# Replacement Battery?



## eurowner (Jan 26, 2002)

What size, style, Interstate do I get?
The OEM is done.
Thanks!


----------



## 20vTa4 (Jun 21, 2001)

*Re: Replacement Battery? (eurowner)*

interstate battery


----------



## eurowner (Jan 26, 2002)

*Re: Replacement Battery? (20vTa4)*


_Quote, originally posted by *20vTa4* »_interstate battery

Thanks, that is what I came up, though the OEM unit's about 1" taller.
Verification that it fits?


----------



## diive4sho (Feb 7, 2004)

*Re: Replacement Battery? (eurowner)*

I have an interstate mtp in my ar


----------



## carlosrelova (Jun 11, 2008)

*Re: Replacement Battery? (diive4sho)*

Are there any issues with replacing the battery myself? 
The guys are Autozone are reluctant to do replace the battery.


----------



## diive4sho (Feb 7, 2004)

*Re: Replacement Battery? (carlosrelova)*

it's just heavy....easy to do....remove rain guard (plastic tray at top of engine bay below windshield) 
remove 13mm bolt on battery holddown.
disconnect draintube
LIFT the battery out....she's a heavy sucker


----------



## carlosrelova (Jun 11, 2008)

*Re: Replacement Battery? (diive4sho)*


_Quote, originally posted by *diive4sho* »_it's just heavy....easy to do....remove rain guard (plastic tray at top of engine bay below windshield) 
remove 13mm bolt on battery holddown.
disconnect draintube
LIFT the battery out....she's a heavy sucker


Great!
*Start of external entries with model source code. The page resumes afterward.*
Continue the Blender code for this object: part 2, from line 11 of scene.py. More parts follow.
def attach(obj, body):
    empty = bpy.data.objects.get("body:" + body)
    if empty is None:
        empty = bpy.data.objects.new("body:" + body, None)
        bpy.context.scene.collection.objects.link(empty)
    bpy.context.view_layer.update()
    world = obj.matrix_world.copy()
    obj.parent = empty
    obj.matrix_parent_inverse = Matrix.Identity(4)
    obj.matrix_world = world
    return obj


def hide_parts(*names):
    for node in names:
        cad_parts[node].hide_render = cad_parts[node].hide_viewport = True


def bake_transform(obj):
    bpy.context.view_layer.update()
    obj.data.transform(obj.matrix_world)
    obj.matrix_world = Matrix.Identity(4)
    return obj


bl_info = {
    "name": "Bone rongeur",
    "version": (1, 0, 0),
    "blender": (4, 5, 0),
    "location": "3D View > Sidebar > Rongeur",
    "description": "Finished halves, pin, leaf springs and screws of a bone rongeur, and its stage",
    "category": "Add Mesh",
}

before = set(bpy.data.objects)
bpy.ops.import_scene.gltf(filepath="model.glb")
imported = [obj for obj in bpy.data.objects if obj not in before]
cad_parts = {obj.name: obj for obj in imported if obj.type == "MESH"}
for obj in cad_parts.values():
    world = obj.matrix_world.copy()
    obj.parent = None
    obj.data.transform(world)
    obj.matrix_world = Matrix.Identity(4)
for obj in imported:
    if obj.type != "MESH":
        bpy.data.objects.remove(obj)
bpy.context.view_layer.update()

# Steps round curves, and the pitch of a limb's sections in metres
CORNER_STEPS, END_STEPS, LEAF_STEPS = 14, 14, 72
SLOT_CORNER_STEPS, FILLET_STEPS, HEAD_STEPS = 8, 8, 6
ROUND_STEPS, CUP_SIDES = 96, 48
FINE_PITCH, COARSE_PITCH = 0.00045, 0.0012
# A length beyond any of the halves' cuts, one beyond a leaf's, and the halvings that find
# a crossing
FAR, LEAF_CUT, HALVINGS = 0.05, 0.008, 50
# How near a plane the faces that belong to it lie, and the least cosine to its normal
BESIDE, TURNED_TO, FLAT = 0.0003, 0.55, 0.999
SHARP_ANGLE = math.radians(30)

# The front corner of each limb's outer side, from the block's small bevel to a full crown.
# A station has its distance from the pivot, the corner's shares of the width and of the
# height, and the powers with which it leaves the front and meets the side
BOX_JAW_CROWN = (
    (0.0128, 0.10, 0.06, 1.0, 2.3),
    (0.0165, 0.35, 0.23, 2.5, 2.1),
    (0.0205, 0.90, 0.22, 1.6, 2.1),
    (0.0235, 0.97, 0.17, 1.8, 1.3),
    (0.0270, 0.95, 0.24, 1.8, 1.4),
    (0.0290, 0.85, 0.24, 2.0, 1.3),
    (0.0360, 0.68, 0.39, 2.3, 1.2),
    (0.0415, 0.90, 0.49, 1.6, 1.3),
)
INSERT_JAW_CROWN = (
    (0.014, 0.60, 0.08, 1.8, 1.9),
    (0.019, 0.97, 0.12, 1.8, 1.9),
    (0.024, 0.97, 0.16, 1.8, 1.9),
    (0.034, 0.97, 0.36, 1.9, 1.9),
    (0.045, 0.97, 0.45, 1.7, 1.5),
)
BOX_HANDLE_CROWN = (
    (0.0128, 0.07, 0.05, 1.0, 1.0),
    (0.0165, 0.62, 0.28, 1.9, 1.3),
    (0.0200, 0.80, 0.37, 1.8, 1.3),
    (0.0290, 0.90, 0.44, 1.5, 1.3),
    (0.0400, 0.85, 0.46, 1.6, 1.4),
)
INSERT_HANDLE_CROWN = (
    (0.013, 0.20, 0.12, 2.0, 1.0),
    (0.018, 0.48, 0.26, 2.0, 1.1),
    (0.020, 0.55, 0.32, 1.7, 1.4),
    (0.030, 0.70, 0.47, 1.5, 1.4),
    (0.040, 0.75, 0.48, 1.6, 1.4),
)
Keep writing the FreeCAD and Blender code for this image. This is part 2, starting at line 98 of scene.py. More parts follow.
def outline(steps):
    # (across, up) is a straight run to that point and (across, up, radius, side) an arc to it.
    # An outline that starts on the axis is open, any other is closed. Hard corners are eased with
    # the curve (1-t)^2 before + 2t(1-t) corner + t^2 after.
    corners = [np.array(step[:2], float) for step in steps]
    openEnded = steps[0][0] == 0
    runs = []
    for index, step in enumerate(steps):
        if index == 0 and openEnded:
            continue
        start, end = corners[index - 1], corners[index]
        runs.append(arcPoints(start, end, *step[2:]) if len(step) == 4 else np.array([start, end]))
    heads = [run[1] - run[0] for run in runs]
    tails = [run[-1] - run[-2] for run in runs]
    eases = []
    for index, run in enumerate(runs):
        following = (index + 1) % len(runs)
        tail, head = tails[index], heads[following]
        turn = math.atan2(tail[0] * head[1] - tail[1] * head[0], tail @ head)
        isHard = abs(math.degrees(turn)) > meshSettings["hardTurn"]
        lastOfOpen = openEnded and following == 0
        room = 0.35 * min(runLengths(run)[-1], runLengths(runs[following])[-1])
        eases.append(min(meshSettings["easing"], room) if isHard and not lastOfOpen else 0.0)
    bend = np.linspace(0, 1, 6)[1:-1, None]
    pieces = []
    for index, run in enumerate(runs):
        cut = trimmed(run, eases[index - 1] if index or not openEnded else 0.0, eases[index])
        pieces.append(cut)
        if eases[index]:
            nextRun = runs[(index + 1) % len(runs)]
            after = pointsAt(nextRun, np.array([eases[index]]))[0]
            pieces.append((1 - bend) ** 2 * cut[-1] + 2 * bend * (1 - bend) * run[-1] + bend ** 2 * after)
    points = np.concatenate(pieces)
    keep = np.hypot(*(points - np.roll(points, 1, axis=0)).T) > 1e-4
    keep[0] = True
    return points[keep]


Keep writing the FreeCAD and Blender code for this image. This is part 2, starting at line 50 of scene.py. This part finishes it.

Thanks for the info...


----------



## diive4sho (Feb 7, 2004)

*Re: Replacement Battery? (carlosrelova)*

you have to remove the battery cables too but thats common sense and easy...10mm IIRC


----------



## carlosrelova (Jun 11, 2008)

*Re: Replacement Battery? (diive4sho)*


_Quote, originally posted by *diive4sho* »_you have to remove the battery cables too but thats common sense and easy...10mm IIRC

Thanks again. Got it done last night. That sucker is heavy.
Just had to reprogram the one touch windows, seat memory and clock/date.


----------



## '02 vin diesel (Oct 13, 2003)

*Re: Replacement Battery? (carlosrelova)*

how do you reprogram the windows?
is there a way to avoid the reprogramming part?
I'm afraid if i disconnect the battery, the monsoon will also die and have to be resurrected.
thanks
Bill K


----------



## diive4sho (Feb 7, 2004)

*Re: Replacement Battery? ('02 vin diesel)*

for the windows you just have to hold the buttons down until the windows go down all the way and then do the same to put them all the way back up....then you're done...back to one touch..
Before you disconnect be sure to have your radio code....


----------